Helpful Tips: Chapter 1

Thank you for pre-enrolling in Pathbrite’s new Portfolios for Educators feature, which will launch in its “1.0” form January 8, 2013. In preparation for Pathbrite’s new Educators feature, we’ll be providing you with research, tips, and resources to help you seamlessly introduce Pathbrite Portfolios to your students.

In a recent study published by the Educause Center for Applied Research, the authors collected responses from more than 100,000 students regarding their IT and education technology resources and tools. The study shows that 7 times as many students used ePortfolios (52% vs. 7%) over 2010-2012.
See image.

We’ve made great strides in improving the ePortfolios user experience for students and have enabled educators to better assess student performance, cognition, and competencies, all in real-time. In our own ongoing progress here at Pathbrite, we draw a great deal of inspiration from the book Documenting Learning with ePortfolios by authors Helen Chen, Tracy Penny Light, and John Ittelson. The reflective learning pedagogy detailed in the book has been instrumental in the development of our next-generation digital portfolio. Documenting learning is not only essential for information retainment, but it also prepares students to be better curators and presenters of their own learning outcomes. And ePortfolios are excellent indicators of understanding, which may be applicable for summative assessment.

To quote the book, beyond the classroom, ePortfolios can also provide a window for others (chairs, deans, alumni, employers, and so on) to view what is happening within the classroom and on the campus.

We look forward to your feedback once Portfolios for Educators goes live on January 8th. However, feel free to contact us if you have any questions about the launch. You can email us at or call us at 415.766.4505.

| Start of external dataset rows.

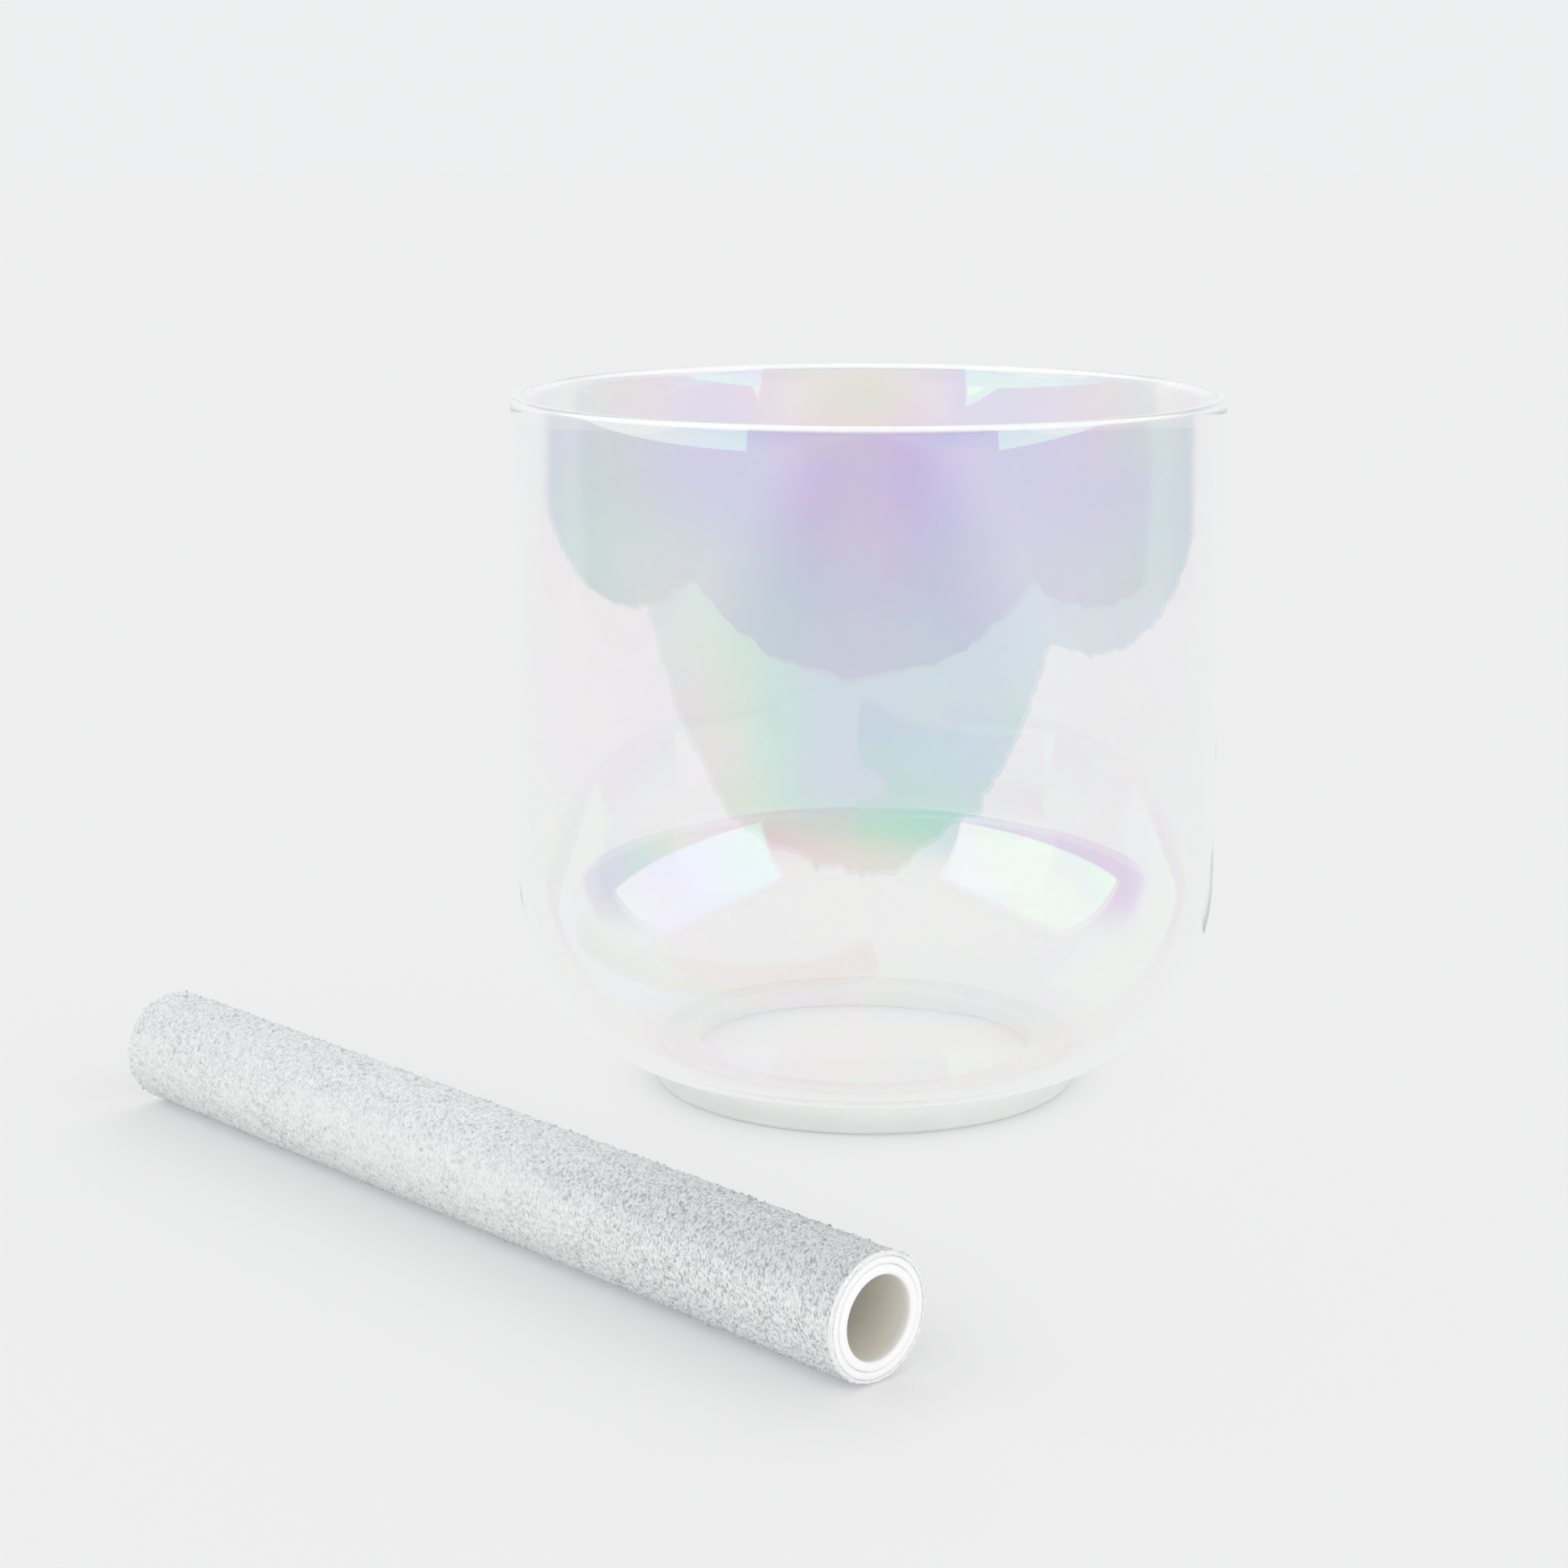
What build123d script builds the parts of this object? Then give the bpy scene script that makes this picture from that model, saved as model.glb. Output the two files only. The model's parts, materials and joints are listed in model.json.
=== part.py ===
from build123d import *
from math import cos, radians, sin
import os

# Clear quartz singing bowl standing on a silicone ring, with its suede mallet lying beside it.
# Millimetres. The origin is the centre of the ring's underside, on the table. +Z is the bowl's axis.

# Silicone ring under the bowl
ring_outer_radius = 62.2
ring_inner_radius = 50.0
ring_height = 7.0
ring_edge_round = 1.5

# Quartz bowl: a flat base, an elliptical turn and a straight wall with a polished rim
bowl_radius = 101.5
bowl_height = 194.4
bowl_wall = 3.1
bowl_floor = 4.0
turn_width = 46.5
turn_height = 54.5
rim_round = 1.2

# Mallet: a stiff tube, a foam sleeve and a suede cover wrapped over it
mallet_radius = 15.55
mallet_length = 287.0
suede_thickness = 1.2
tube_bore_radius = 10.05
tube_wall = 2.4
tube_end_round = 0.9
suede_edge_round = 0.4
glue_gap = 0.05
suede_setback = 0.5
padding_setback = 1.0

# Where the mallet lies: direction of its axis, distance of that line from the bowl's axis,
# and how far its middle is from the foot of that distance, towards its front end
mallet_heading = -46.2
mallet_distance = 162.5
mallet_advance = 22.6

# Heights and radii that follow from those
bowl_base = ring_height
turn_centre_radius = bowl_radius - turn_width
turn_centre_height = bowl_base + turn_height
rim_height = bowl_base + bowl_height
inner_turn_width = turn_width - bowl_wall
inner_turn_height = turn_height - bowl_floor
inner_radius = bowl_radius - bowl_wall
inner_floor = bowl_base + bowl_floor
tube_outer_radius = tube_bore_radius + tube_wall
padding_inner_radius = tube_outer_radius + glue_gap
suede_inner_radius = mallet_radius - suede_thickness
padding_outer_radius = suede_inner_radius - glue_gap

heading = radians(mallet_heading)
mallet_direction = Vector(cos(heading), sin(heading), 0)
mallet_side = Vector(sin(heading), -cos(heading), 0)
mallet_middle = (
    mallet_side * mallet_distance
    + mallet_direction * mallet_advance
    + Vector(0, 0, mallet_radius)
)
mallet_plane = Plane(origin=mallet_middle, x_dir=(0, 0, 1), z_dir=mallet_direction)

os.makedirs("parts", exist_ok=True)

# Ring: a flat band with rounded edges
with BuildPart() as support_ring:
    with BuildSketch(Plane.XZ) as ring_section:
        with Locations((ring_inner_radius, 0)):
            Rectangle(
                ring_outer_radius - ring_inner_radius,
                ring_height,
                align=(Align.MIN, Align.MIN),
            )
        fillet(ring_section.vertices(), ring_edge_round)
    revolve(axis=Axis.Z)
support_ring.part.label = "support_ring"
export_step(support_ring.part, "parts/support_ring.step")

# Bowl: one half section of the wall, turned about the bowl's axis
with BuildPart() as quartz_bowl:
    with BuildSketch(Plane.XZ) as bowl_section:
        with BuildLine():
            Line((0, bowl_base), (turn_centre_radius, bowl_base))
            EllipticalCenterArc(
                (turn_centre_radius, turn_centre_height),
                turn_width,
                turn_height,
                start_angle=-90,
                arc_size=90,
            )
            Line((bowl_radius, turn_centre_height), (bowl_radius, rim_height))
            Line((bowl_radius, rim_height), (inner_radius, rim_height))
            Line((inner_radius, rim_height), (inner_radius, turn_centre_height))
            EllipticalCenterArc(
                (turn_centre_radius, turn_centre_height),
                inner_turn_width,
                inner_turn_height,
                start_angle=0,
                arc_size=-90,
            )
            Line((turn_centre_radius, inner_floor), (0, inner_floor))
            Line((0, inner_floor), (0, bowl_base))
        make_face()
        fillet(bowl_section.vertices().group_by(Axis.Y)[-1], rim_round)
    revolve(axis=Axis.Z)
quartz_bowl.part.label = "quartz_bowl"
export_step(quartz_bowl.part, "parts/quartz_bowl.step")

# Core tube: its rounded ends stand just proud of the layers around it
with BuildPart() as mallet_core_tube:
    with BuildSketch(mallet_plane):
        Circle(tube_outer_radius)
        Circle(tube_bore_radius, mode=Mode.SUBTRACT)
    extrude(amount=mallet_length / 2, both=True)
    fillet(mallet_core_tube.edges().filter_by(GeomType.CIRCLE), tube_end_round)
mallet_core_tube.part.label = "mallet_core_tube"
export_step(mallet_core_tube.part, "parts/mallet_core_tube.step")

# Padding: a foam sleeve, set back a little so that a groove shows around the tube's end
with BuildPart() as mallet_padding:
    with BuildSketch(mallet_plane):
        Circle(padding_outer_radius)
        Circle(padding_inner_radius, mode=Mode.SUBTRACT)
    extrude(amount=mallet_length / 2 - padding_setback, both=True)
mallet_padding.part.label = "mallet_padding"
export_step(mallet_padding.part, "parts/mallet_padding.step")

# Suede: the wrapped skin, with softened outer edges
with BuildPart() as mallet_suede_cover:
    with BuildSketch(mallet_plane):
        Circle(mallet_radius)
        Circle(suede_inner_radius, mode=Mode.SUBTRACT)
    extrude(amount=mallet_length / 2 - suede_setback, both=True)
    round_edges = mallet_suede_cover.edges().filter_by(GeomType.CIRCLE)
    fillet(round_edges.group_by(SortBy.RADIUS)[-1], suede_edge_round)
mallet_suede_cover.part.label = "mallet_suede_cover"
export_step(mallet_suede_cover.part, "parts/mallet_suede_cover.step")
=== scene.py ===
import json
from math import atan2, cos, pi, radians, sin

import bpy
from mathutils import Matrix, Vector, noise


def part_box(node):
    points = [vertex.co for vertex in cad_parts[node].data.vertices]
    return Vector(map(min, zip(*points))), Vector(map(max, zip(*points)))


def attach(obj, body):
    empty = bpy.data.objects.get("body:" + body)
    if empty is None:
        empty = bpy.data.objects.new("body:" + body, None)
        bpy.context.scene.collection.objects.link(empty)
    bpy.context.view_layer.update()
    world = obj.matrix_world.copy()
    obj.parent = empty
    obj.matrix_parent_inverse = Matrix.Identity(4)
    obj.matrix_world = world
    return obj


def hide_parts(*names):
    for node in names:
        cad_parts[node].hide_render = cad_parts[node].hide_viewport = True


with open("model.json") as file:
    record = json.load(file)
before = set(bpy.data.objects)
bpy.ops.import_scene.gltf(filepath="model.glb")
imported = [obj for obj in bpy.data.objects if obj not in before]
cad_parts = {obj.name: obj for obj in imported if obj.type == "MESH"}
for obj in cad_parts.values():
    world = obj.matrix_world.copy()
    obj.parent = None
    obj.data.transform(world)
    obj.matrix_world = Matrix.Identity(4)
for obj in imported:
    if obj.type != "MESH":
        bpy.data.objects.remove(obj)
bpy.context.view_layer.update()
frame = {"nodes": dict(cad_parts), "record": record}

# Singing bowl of clear quartz with an iridescent film, its silicone ring and its suede mallet.
# Metres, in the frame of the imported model: Z is the bowl's axis and the table is z = 0.

# ---------------------------------------------------------------- sizes, from the frame

bowl_low, bowl_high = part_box("quartz_bowl")
ring_low, ring_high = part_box("support_ring")
bore = next(m for m in frame["record"]["mounts"] if m["name"] == "mallet_bore")

BOWL_RADIUS = (bowl_high.x - bowl_low.x) / 2
BOWL_BASE = bowl_low.z
BOWL_RIM = bowl_high.z
RING_RADIUS = (ring_high.x - ring_low.x) / 2
RING_TOP = ring_high.z
MALLET_MIDDLE = Vector(bore["pos_m"])
MALLET_ALONG = Vector(bore["axis"]).normalized()
MALLET_RADIUS = MALLET_MIDDLE.z
BORE_RADIUS = bore["dims"]["r_mm"] / 1000

# Sizes that the frame's boxes don't give
BOWL_WALL = 0.0031
BOWL_FLOOR = 0.0040
TURN_WIDTH = 0.0465
TURN_HEIGHT = 0.0545
RIM_ROUND = 0.0012
REST_GAP = 0.00005
RING_INNER_RADIUS = 0.050
RING_EDGE = 0.0015
TUBE_WALL = 0.0024
GLUE_GAP = 0.00005
SUEDE_THICKNESS = 0.0012
SUEDE_LENGTH = 0.286
PADDING_LENGTH = 0.2862

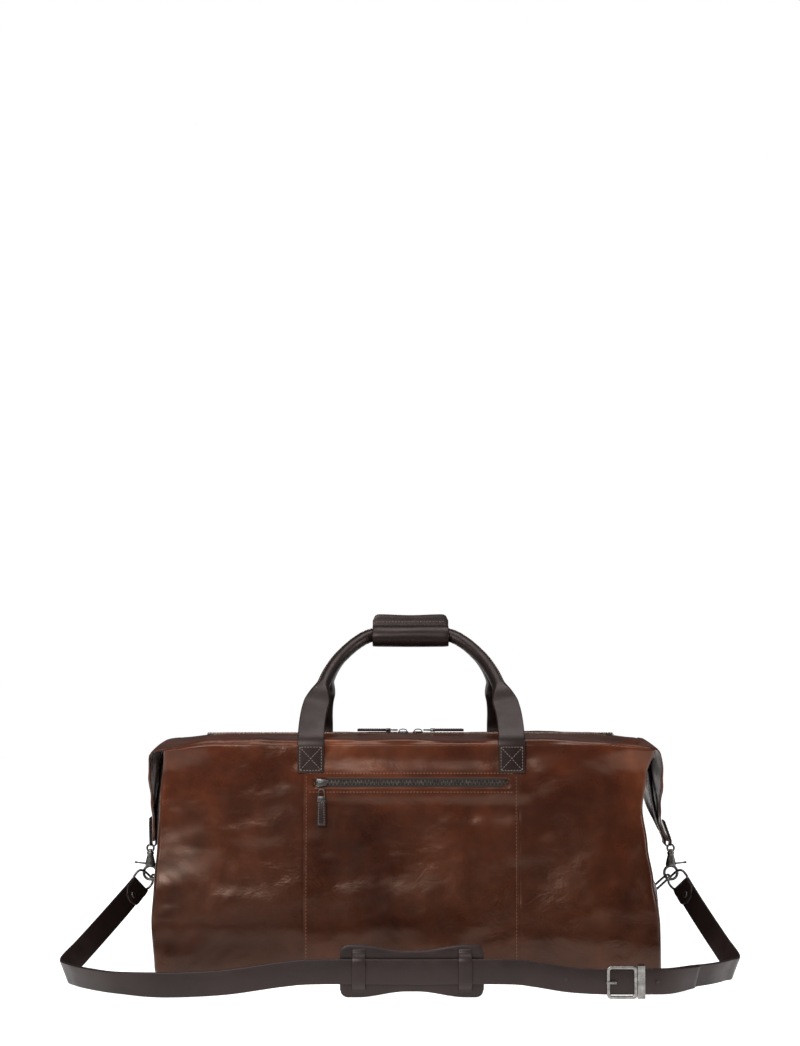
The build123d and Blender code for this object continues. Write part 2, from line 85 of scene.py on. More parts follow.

One thought on “Helpful Tips: Chapter 1

  1. John

    Working at a museum in a small lierbal arts college, I often find it more challenging to work with the faculty who have low technology skills. We are very committed in the museum to using technology but the majority of ourbstaff is not tech saavy so it often falls to two of us. We see digital technology having amazing potential to explore collections, exhibition ideas and to provide a new platform for students and faculty to conduct research. I’m trying to focus our efforts on using free applications that don’t require special programming skills such as google earth, blogging, Facebook, flickr, and mobile apps that are built by plugging in content such as tours here, my tours, or toura. Our students are building their first virtual exhibitions by plugging content into a Wix website template. I hope to try out History Pin and Voicethread in the futur. We are really just in the beginning stages of implementation of all of this. My approach is to find easy to use and free applications, which allow students and faculty to focus on the content and designing the overall experience.